As at Tuesday's opener, there was only a single seven-figure lot at the Wednesday session, and the overall session figures slipped from last year. Through Wednesday, the 2004 auction had sold 100 lots for $28,735,000, down 16 percent from last year at the same point, when 103 horses sold. The two-day average price of $287,350 was down 13 percent from last year, and the $220,000 median was off by 12 percent. Buybacks climbed from 21 percent to 23 percent for both sessions.

But with some of the most anticipated yearlings set to sell at the final session on Thursday night, Fasig-Tipton officials didn't seem unduly worried about the market, which sellers generally described as healthy but selective.

The only other yearling to come close to the $1 million mark was a $900,000 Grand Slam-Bisbee colt that Fulton bought from Three Chimneys, agent. Fulton also bought a $500,000 Unbridled's Song-Appealing Nany colt from Four Star Sales; a $400,000 Saint Ballado-Eye Catching colt from the Bluewater Sales; and a $325,000 Saint Ballado-Garden Spot colt from Taylor Made.

Barry Irwin was actually a surprising combatant in the bidding for Hip No. 84. As a principal in Team Valor's public syndication program, he is in much the same position as pinhookers who buy yearlings for resale as 2-year-olds: He can't often justify paying retail prices for a yearling he has to repackage to investors. But Irwin had come to the conclusion that Team Valor, which most often has bought less expensive horses or proven runners in foreign markets, would have to pay to play in the big leagues.

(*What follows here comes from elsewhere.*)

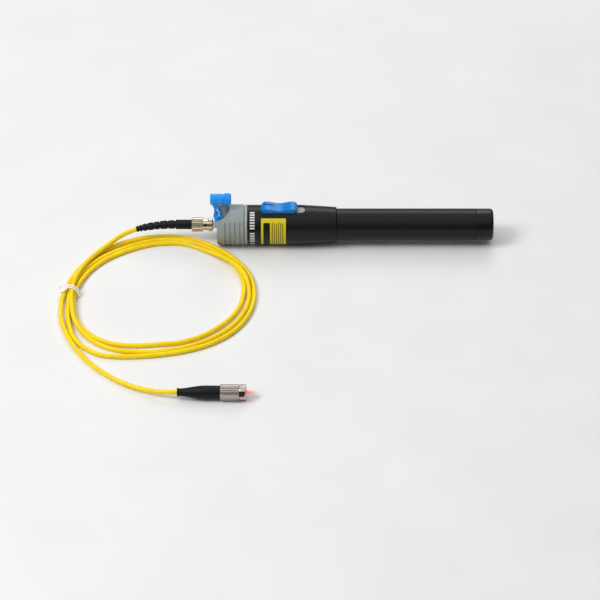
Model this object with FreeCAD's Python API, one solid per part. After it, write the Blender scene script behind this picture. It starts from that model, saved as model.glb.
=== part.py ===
"""Pen-type visual fault locator with its plugged-in fibre patch cord, modelled piece by piece.

Units are millimetres, +Z up.  The pen lies along X with its fibre port towards -X; the
origin is the point on the floor below the middle of the pen's own box.  Pieces on the pen
are first built about the X axis, at stations measured from the front of the head's hinge
ears, and are then carried to their place.  Each piece is written to parts/NAME.step.
"""
import math
import os

import FreeCAD
import Part

Vec = FreeCAD.Vector
ALONG_X = Vec(1, 0, 0)
ALONG_Y = Vec(0, 1, 0)
UP = Vec(0, 0, 1)
FAR = 200.0                      # reach of a cutting block that must pass right through

# ---------------------------------------------------------------- pen, lengths along its axis
HEAD_LENGTH = 19.5               # front of the ears to the back of the head
EAR_REACH = 2.4                  # how far the ears stand in front of the head's face
RING_WIDTH = 2.3                 # clamp ring between head and barrel
BARREL_LENGTH = 57.5             # front barrel, as it shows
TUBE_LENGTH = 89.7               # battery tube, as it shows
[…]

"Here's why I bought it," he told the reporters that mobbed him after the purchase. "Two reasons: One, I can't find a racehorse to buy in this country anymore. Today I offered $1.2 million for a horse that broke its maiden with an 81 Beyer [Speed Figure] at Delaware, and I couldn't even buy that. I have guys that want to have a horse that's going to be a Triple Crown horse. The only shot we've got is to find one at a sale like this.

"This horse, even though he's by Giant's Causeway, looks like a dirt horse. He's the best-looking yearling I've seen in five or 10 years, and I just figured, what the hell, if we're going to try to come up with a Triple Crown type of horse, I'm just going to go for it."

Gainesway Farm, acting as agent for the colt's breeders - Dr. Chuck Kidder, Dr. John Griggs, and Jim and Jason Mamakos - consigned the colt. It was the brightest moment in a golden run for the Lexington farm, which is owned by Graham Beck.

Gainesway's run at the sale's first two days also featured a $900,000 Kingmambo-Sweet and Ready filly that Narvick International bought for Japanese interests; a $200,000 Smoke Glacken-Ruby Glows colt that Barry Schwartz's agent, Buzz Chace, signed for; and several other lots in the $130,000-$185,000 range that resellers bought.

Gainesway's two-day returns indicated that, even though the sale hadn't sparked any fireworks through Wednesday, there was breadth to the market as both resellers and "end-users" found yearlings to buy.

Among the end-users was John Servis, the trainer of 2004 Kentucky Derby and Preakness winner Smarty Jones. Servis, representing Fox Hill Farm, bought a $460,000 Unbridled's Song-Clever Monique colt, a half-brother to Grade 1 winner and sire Yes It's True. Taylor Made, agent, consigned the colt.

Prices like that made selling look easy, but for consignors with middle-market horses or with upper-market horses that weren't physically flawless, buyers could be stingy.

"The sixes, if they vet fine, they sell great," consignor John Stuart said, referring to high-scoring horses on the Fasig-Tipton selection team's rating system. "If you have a five or a five-plus with a problem, there's more of a limit this year here at Saratoga than there may have been in the past. There's no question it's a really discerning market, despite the fact that everyone thinks it's a great market."